2. Ultra vires principle

  • Administrative decisions/programs must be made within the scope of statutory authority.
  • Project Blue Sky Inc v ABA (1998) 194 CLR 355 – if a program or action is inconsistent with the statute, it is invalid to the extent of inconsistency.
  • Minister for Immigration v Li (2013) 249 CLR 332 – exercise of power must be reasonable and rationally connected to the statutory purpose.

Application: A prevention and control program that authorises entry without ants on the property is inconsistent with the definition of “biosecurity risk” (s. 16) and is therefore ultra vires.


3. Requirement of a material basis for power

  • The Act requires the presence of biosecurity matter or an activity involving it.
  • Without that, there is no jurisdictional fact grounding the exercise of power.
  • Enfield City Corp v Development Assessment Commission (2000) 199 CLR 135 – where the existence of a jurisdictional fact is required, the court can review whether it exists.

Application: The jurisdictional fact here is the presence of “biosecurity matter.” The government admits preventative treatment occurs even where no ants are present, so the jurisdictional fact is absent.


4. Proportionality and necessity

  • Coercive measures must be proportionate to the statutory objective.
  • South Australia v Totani (2010) 242 CLR 1 – limits on individual rights must be justified by a clear and proportionate connection to statutory purpose.

Application: Forced chemical treatment and entry in the absence of ants is disproportionate. There is no actual biosecurity risk justifying interference with property rights.


5. Consequences for enforcement

  • A person cannot be guilty of obstruction if the officers’ actions were unlawful.
  • Police Powers and Responsibilities Act 2000 (Qld), s. 790(2) – the offence requires the officer to be acting lawfully.
  • Coco v The Queen again supports that strict compliance with authorising statutes is required before coercive powers can be exercised.

Application: If officers exceeded their authority under the Biosecurity Act, they were not “acting lawfully,” and obstruction cannot be made out.
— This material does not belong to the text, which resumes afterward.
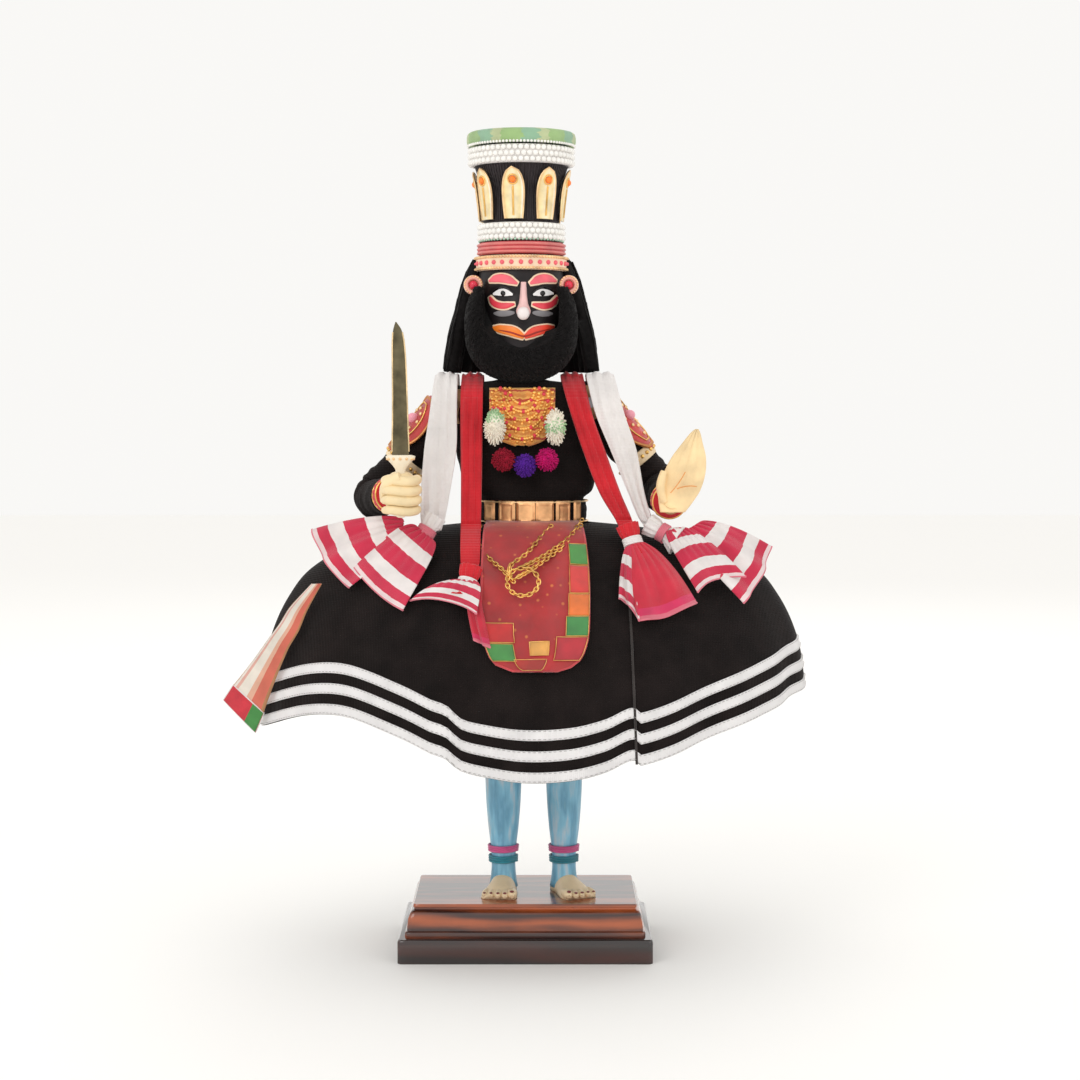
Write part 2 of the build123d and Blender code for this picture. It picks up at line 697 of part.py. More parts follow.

This is a reasonable excuse.


6. Summary

Therefore, officers were acting unlawfully, and non-compliance was excused.

The Biosecurity Act defines “biosecurity risk” as requiring “biosecurity matter.”

Preventative treatment in the absence of ants is not authorised by the Act.

The Program cannot enlarge powers — Project Blue Sky.

Entry without a biosecurity matter present is beyond jurisdiction — Enfield.

Coercive powers must be clearly authorised and proportionate — CocoTotani.